Superstorm Sandy Damage New Jersey

Tom Kaminski/WCBS 880

NJ Environmentalists Say More Needs To Be Done To Protect Flood-Prone Areas

October 26, 2018 - 5:02 pm

TRENTON, N.J. (WCBS 880) -- It’s been nearly six years since Hurricane Sandy, and environmentalists say New Jersey hasn’t done enough to prepare for another major storm. 

Gov. Phil Murphy has made verbal commitments to fighting climate change and rising sea levels, but it's not enough, says Jeff Tittel with the NJ Sierra Club.

"We didn't really elevate or really protect many of these vital pieces of infrastructure like water and sewer lines, gas line and the boardwalks," he says. "There's a study done last year  that said that we're now 17 times more likely to have another storm event as bad as Sandy as we were at the time of Sandy."

A Rutgers study finds sea levels may rise almost three feet by the end of the century. Tittel says fish are living in storm drains and roads go underwater when there's a full moon, and he says there's an increased spread of salt water intrusion because reservoir levels are so low.

The problems can't be solved overnight, but Tittel says progress can be made if Gov.
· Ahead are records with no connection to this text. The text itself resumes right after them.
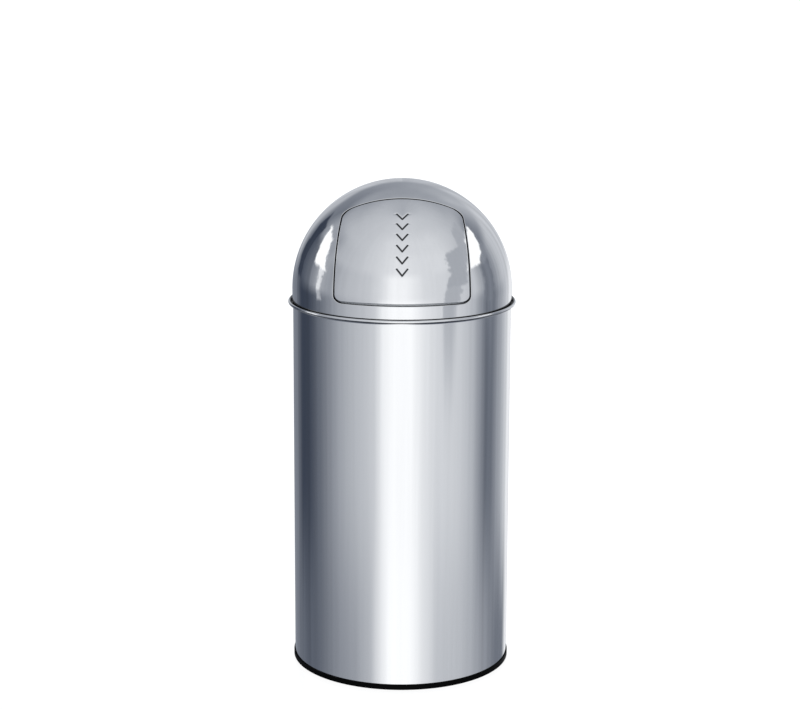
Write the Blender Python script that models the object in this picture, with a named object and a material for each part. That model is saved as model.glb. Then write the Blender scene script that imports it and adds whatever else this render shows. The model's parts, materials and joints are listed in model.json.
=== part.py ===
"""Dome-top push bin: a sheet-steel body with a rolled rim, a lift-out liner with a bail, and a domed lid whose
sprung flap swings inwards. Metres, +Z up, origin on the floor under the middle of the bin, flap towards -Y."""

import math

import bmesh
import bpy
import numpy as np
from mathutils import Matrix, Vector
from mathutils.geometry import convex_hull_2d

# Clearances and sheet
SEAT_GAP = 0.0003  # between pieces that rest on, or are welded to, each other
SHELL_GAP = 0.0007  # between a domed sheet's inside and what is fixed to it, which allows for its facets
SHEET = 0.0008  # stainless sheet of the body, dome and flap

# Body
BODY_RADIUS = 0.1675  # outside of the cylinder
RIM_HEIGHT = 0.5694  # middle of the rolled rim above the floor
RIM_BEAD_RADIUS = 0.0024
RIM_GUTTER = 0.0016  # between the dome and the bead
RIM_FLARE = 0.0030  # height in which the wall turns out into the seat

# Base
BASE_RING_HEIGHT = 0.0080
BASE_RING_WALL = 0.0015
BASE_RING_SOLE = 0.0030
BASE_RING_FOOT = 0.0100  # how far the sole reaches in under the body
FLOOR_SHEET = 0.0008
FLOOR_FLANGE = 0.0060

# Dome
DOME_PROUD = 0.0011  # how far the dome stands proud of the body's outside
DOME_SKIRT = 0.0207  # straight wall under the hemisphere
BAND_SHEET = 0.0008
BAND_DEPTH = 0.0160  # how far the locating band reaches down into the body
BAND_LAP = 0.0138  # how far it laps up inside the dome
BAND_CLEARANCE = 0.0005
BAND_LEAD_IN = 0.0020

# Opening and flap: heights are measured along the dome's surface, up from the end of its straight skirt
OPENING_SILL = 0.0030
OPENING_LENGTH = 0.1816
OPENING_WIDTH = 0.2032
OPENING_TAPER = 0.0125  # each side comes in by this much at the top
OPENING_CORNER_TOP = 0.0210
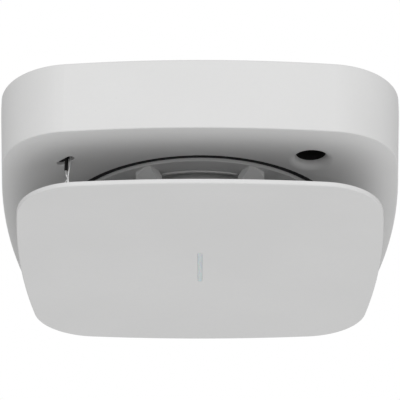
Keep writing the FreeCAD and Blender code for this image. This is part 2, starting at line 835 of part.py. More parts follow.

Murphy undoes some of the weaker regulations on water protections imposed by his predecessor.

"Gov. (Chris) Christie closed the Office of Climate Change and the Office of Climate Adaptation, and Gov. Murphy could re-open those offices and start moving forward on not only reversing some of those rules that Christie weakened but move forward on other things to help make us more resilient," Tittel said. 

He also suggests restoring wetlands, tidal marshes and stream corridors.

Meanwhile, officials have approved a $230 million plan to protect Hoboken, Jersey City and Weehawken from the type of flooding seen during Sandy. The plan calls for flood walls protecting neighborhoods, a NJ Transit rail yard, a hospital, and police and fire stations.